Hotrodder that answer you gave is not clear....
Sinn Fein (the Political Party)won the election immediately preceding the period of the film by a veritable landslide.
That Political Party refused to sit in the British Parliament and set up its own Irish Parliament instead based in Dublin. It then formed the Irish Republican Army (IRA) to defend the Irish Parliament. (1919).
The IRA prosecuted the War of Independence against the British. 1919 - 1921.
(a bit like the U.S. War of Independence situation pre Yorktown).
The British declared a truce to reach a political settlement. Sinn Fein negotiated with the British Government. 1922.
The Treaty was forced through under threat by the British Government of total war. This was exactly as was done to Germany at the Treaty of Versailles 2 years earlier, and we all know where that got us.

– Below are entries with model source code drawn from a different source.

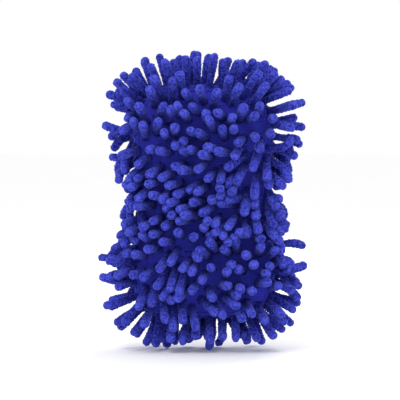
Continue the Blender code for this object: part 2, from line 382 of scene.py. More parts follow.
def yarn_look(name, roughness, weave, fibre, weave_share, dark, light, relief):
    """A cloth whose yarns show, roughened by its fibres."""
    look = Look(name, roughness, 0.2, (0.5, 0.52, 1.0))
    yarn = look.wave(*weave)
    shade = look.total((yarn, weave_share), (look.noise(fibre), 1 - weave_share))
    look.colours(shade, (0.25, dark), (0.75, light))
    look.bump(yarn, relief, 0.0003)
    return look.material


def net_look():
    dark, light = (0.012, 0.010, 0.16), (0.030, 0.028, 0.36)
    return yarn_look("spacer_net", 0.7, (420, "DIAGONAL", 1.0), 900, 0.5, dark, light, 0.6)


def elastic_look():
    dark, light = (0.006, 0.005, 0.07), (0.018, 0.016, 0.19)
    return yarn_look("elastic", 0.75, (330, "X", 0.6), 800, 0.45, dark, light, 0.5)


def binding_look():
    dark, light = (0.008, 0.007, 0.11), (0.018, 0.017, 0.24)
    return yarn_look("binding", 0.8, (380, "DIAGONAL", 0.4), 600, 0.5, dark, light, 0.5)


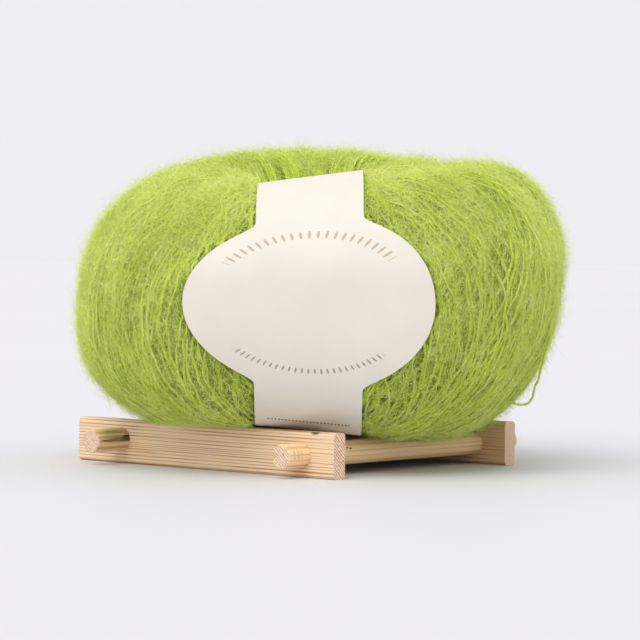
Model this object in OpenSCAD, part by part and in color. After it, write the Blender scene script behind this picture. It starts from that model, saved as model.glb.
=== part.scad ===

Sinn Fein split apart almost 50-50 on this issue. One group forming a provisional government (pro-treaty) and the other REMAINING on as Sinn Fein. The Treaty meant abandonment of the Catholic Population of nowadays Northern Ireland and created the N.I. Statelet.
The IRA split more or less in line with the Sinn Fein split, and comrades became foes. No greater hatred etc. The political effects of this still linger on in Irish politics.
The British Government armed the pro-Treaty forces so the dispute was always going to have only one outcome.
Completly separately and almotst as if in another dimension on the same island the Unionists/Loyalists set about creating the Protestant statelet of N.I. They had no involvement in the Civil War now raging south of the border.
The pro-Treaty side concluded the Civil war and took power in the Republic. (1923) The anti Treaty forces downed arms and became political (Sinn Fein). These Sinn Fein politicans refused to recognise the new state and abstained from attending the new Irish Parliament. (1924-26).
In 1926 the leader of Sinn Fein (DeValera) left that party and formed a new party that eschewed violence as a means to political ends. Sinn Fein was decimated and almost disintegrated and was left with the last of the die-hards.
There was then a relatively long period of peace (with a few minor interruptions) until 1969 when things erupted in Northern Ireland this time.
The British got sucked back into the situation to prop up N.I. and the events of 1970-73 are well documented. Especially after 1971 (Bloody Sunday currently in the news again)... the IRA which had all but dissappeared was resurrected and Sinn Fein which had all but withered on the vine was also back in business, with thousands of willing recruits from a whole new generation.
Bloody Sunday and Internment without trial put huge fuel back into the tanks of Sinn Fein and into the IRA.... there was one other split in 1972 when the more radical of the Sinn Fein leadership broke with the then left wing leadership Sinn Fein and established "Provisional" Sinn Fein. "Official" Sinn Fein eventually melted away. The Provisional IRA became a largely Northern Irish entity. The Unionists were now confronting a pretty substantial force on what was hiterto their own turf.... They were forced to accept in the British Army to prop them up and they proceeded to abuse that too when they had control of its actions in the beginning. The police of N.I. are no longer capable of preventing an armed uprising in N.I. and the British patience for it all has been sapped. Now there is a peace process, and Sinn Fein is reconstitued and vibrant in N.I. The Provisional IRA is stood down and the dust is settling again.
In your opening post I think you were asuming that entities such as IRA and Unionists were unchanged from 1920 into modern times which is actually far from the case.